On March 6 Senator John Kerry, chairman of the Senate Foreign Relations Committee, told the television news program Meet the Nation "that Libya's air force could be disabled without the kind of expense and commitment required to maintain previous no-fly zones in Iraq and the Balkans,"  and instead "One could crater the airports and the runways and leave them incapable of using them for a period of time." His position on grounding Libya's air force was echoed by two of the Senate's top Republicans, John McCain and Mitch McConnell.
Kerry also called for turning an unspecified amount of the $30 billion in Libyan assets seized by the American government over to rebel groups in the country, adding, "I assume that a lot of weapons are going to find their way there from one means or another over the course of the next weeks."

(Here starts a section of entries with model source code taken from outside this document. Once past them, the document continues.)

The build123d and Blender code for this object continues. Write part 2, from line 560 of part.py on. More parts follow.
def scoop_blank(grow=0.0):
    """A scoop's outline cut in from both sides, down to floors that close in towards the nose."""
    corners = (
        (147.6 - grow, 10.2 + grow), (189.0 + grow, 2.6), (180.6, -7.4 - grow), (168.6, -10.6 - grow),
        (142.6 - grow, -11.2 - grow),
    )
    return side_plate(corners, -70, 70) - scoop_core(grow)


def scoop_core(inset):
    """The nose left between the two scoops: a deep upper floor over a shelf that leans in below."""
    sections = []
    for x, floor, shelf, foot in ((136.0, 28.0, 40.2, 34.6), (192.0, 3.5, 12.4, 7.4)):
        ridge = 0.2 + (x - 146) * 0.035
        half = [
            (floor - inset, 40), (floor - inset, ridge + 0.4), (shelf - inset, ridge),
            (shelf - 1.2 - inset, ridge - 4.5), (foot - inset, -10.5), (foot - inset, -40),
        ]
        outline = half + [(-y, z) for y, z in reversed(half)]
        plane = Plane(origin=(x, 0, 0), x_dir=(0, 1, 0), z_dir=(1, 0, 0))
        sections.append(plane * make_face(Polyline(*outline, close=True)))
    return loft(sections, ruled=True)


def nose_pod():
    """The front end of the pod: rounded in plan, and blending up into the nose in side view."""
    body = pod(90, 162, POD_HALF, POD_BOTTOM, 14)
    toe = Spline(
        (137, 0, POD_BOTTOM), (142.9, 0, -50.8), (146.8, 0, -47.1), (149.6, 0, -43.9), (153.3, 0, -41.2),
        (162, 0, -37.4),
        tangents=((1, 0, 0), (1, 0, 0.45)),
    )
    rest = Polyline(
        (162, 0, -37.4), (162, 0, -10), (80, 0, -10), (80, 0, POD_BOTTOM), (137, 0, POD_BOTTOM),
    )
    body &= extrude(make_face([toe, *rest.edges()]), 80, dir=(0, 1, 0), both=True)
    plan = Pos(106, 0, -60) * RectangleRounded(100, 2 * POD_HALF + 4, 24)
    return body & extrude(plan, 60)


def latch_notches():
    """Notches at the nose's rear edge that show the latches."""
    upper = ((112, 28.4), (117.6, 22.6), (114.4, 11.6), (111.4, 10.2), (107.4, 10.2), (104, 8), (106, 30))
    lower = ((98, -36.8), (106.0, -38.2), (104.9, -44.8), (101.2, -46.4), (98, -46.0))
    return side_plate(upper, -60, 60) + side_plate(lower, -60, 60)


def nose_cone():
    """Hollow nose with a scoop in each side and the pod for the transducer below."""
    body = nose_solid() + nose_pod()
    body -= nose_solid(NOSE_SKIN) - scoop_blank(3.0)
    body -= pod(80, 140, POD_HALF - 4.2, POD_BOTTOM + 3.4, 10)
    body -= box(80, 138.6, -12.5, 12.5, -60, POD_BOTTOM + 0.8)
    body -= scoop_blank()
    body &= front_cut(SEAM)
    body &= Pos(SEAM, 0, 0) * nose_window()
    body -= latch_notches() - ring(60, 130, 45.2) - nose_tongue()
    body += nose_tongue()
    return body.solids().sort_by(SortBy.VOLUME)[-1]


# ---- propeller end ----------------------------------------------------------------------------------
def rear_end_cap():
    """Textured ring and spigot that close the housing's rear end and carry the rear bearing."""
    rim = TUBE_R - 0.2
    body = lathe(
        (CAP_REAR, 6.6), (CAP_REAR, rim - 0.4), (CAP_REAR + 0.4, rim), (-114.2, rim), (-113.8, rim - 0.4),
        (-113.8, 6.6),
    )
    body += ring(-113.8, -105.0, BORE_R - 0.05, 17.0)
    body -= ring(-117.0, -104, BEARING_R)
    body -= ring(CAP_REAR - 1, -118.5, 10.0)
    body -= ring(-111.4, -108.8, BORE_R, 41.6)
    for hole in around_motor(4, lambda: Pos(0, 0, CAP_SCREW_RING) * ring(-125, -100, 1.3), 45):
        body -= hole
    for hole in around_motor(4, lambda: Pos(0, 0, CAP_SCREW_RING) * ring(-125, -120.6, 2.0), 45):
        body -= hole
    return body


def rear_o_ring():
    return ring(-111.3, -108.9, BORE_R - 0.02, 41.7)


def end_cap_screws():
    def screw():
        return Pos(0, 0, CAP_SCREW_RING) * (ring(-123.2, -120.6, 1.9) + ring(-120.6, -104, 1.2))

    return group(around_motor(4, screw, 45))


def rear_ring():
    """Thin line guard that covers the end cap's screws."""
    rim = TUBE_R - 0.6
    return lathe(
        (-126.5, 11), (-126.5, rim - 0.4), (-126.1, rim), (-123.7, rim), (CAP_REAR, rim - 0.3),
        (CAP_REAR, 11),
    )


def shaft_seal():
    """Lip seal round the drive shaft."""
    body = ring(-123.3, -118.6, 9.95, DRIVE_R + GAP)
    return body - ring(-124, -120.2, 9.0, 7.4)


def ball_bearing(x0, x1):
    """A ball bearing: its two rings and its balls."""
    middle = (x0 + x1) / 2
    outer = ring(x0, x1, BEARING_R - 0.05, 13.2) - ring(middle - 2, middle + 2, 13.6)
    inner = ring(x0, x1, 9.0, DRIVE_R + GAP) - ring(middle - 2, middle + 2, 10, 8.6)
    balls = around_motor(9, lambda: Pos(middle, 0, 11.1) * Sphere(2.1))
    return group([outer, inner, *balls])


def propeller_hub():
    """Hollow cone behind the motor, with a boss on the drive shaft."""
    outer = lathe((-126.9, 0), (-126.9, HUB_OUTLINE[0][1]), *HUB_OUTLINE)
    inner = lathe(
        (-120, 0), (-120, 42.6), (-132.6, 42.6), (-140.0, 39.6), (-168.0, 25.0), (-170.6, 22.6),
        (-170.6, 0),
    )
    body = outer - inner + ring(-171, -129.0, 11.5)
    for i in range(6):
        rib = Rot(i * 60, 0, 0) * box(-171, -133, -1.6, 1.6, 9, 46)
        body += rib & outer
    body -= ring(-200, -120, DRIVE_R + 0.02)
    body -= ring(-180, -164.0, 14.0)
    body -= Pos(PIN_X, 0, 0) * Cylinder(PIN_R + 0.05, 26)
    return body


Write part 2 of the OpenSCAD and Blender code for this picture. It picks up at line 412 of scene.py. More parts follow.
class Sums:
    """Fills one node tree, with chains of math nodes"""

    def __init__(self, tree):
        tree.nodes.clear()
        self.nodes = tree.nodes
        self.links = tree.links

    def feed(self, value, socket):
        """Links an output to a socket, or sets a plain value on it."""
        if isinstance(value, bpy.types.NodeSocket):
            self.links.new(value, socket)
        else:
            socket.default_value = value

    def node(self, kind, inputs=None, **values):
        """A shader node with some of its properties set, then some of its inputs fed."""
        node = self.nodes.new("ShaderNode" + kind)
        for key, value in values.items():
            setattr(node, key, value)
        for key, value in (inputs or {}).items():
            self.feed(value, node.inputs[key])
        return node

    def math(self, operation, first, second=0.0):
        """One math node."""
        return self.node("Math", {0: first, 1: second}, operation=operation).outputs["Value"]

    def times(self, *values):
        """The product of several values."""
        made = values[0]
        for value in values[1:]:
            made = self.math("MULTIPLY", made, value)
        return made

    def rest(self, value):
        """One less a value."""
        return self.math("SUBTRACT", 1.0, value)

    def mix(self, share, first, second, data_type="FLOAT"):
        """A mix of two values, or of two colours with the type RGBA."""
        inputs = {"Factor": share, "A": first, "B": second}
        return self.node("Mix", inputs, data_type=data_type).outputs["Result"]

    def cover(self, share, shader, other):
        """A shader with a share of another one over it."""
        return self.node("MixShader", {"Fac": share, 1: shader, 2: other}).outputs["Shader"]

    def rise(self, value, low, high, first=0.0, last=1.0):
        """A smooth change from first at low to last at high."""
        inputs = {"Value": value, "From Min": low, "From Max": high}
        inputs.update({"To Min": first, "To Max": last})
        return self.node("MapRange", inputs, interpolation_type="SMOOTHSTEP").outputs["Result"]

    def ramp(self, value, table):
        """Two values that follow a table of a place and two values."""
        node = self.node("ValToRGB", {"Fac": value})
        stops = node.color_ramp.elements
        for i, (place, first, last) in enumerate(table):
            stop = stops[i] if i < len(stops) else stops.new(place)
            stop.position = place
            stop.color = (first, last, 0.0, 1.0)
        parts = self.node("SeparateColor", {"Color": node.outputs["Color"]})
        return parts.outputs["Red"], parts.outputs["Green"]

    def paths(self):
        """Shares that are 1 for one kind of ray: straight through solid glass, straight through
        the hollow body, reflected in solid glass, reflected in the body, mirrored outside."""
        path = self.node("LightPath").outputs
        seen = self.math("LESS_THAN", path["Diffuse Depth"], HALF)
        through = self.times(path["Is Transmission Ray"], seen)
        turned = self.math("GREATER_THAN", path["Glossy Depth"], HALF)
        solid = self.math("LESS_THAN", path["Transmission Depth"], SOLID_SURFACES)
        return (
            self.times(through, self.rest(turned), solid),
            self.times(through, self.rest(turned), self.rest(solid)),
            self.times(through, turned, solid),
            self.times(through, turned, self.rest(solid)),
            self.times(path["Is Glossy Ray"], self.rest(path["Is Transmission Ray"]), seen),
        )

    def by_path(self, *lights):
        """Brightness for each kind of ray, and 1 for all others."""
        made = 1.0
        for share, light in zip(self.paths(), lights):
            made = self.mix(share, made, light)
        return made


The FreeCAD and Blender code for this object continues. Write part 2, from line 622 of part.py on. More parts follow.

Former U.S. ambassador to the United Nation Bill Richards, too, advocated a plan to "covertly arm the rebels" (as did White House spokesman Jay Carney) and enforce a no-fly zone over Libya.
Reports have circulated about Washington enlisting Saudi Arabia to airlift weapons to rebels in Benghazi.
Pentagon spokesman Colonel David Lapan told Agence France-Presse that in regard to U.S. plans for Libya, "all options are being considered."
The New York Times on March 6 listed what those options are. They include the deployment of the USS Kearsarge amphibious assault ship, on which the 26th Marine Expeditionary Unit is embarked and which took on board 400 more Marines in addition to the 1,200-2,000 it arrived with on the Greek island of Crete and with the USS Ponce amphibious warfare ship is now heading for the Libyan coast in a deployment ordered by Pentagon chief Gates. USS Kearsarge is equipped to carry V-22 Osprey vertical takeoff and landing aircraft and MH-53E Super Stallion helicopters, the largest and heaviest helicopters in the U.S. military arsenal.
"The flotilla can be seen as a modern-day example of 'gunboat diplomacy,' intended to embolden rebels and shake the confidence of loyalist forces and mercenaries, perhaps even inspiring a palace coup." 
Gunboat diplomacy is the proper term, reminiscent as it is of the dispatching of four American warships to Tripoli in 1801 where they enforced a blockade of the harbor and where the USS Enterprise defeated the privateer ship Tripoli in a naval battle off what is now Libya's capital.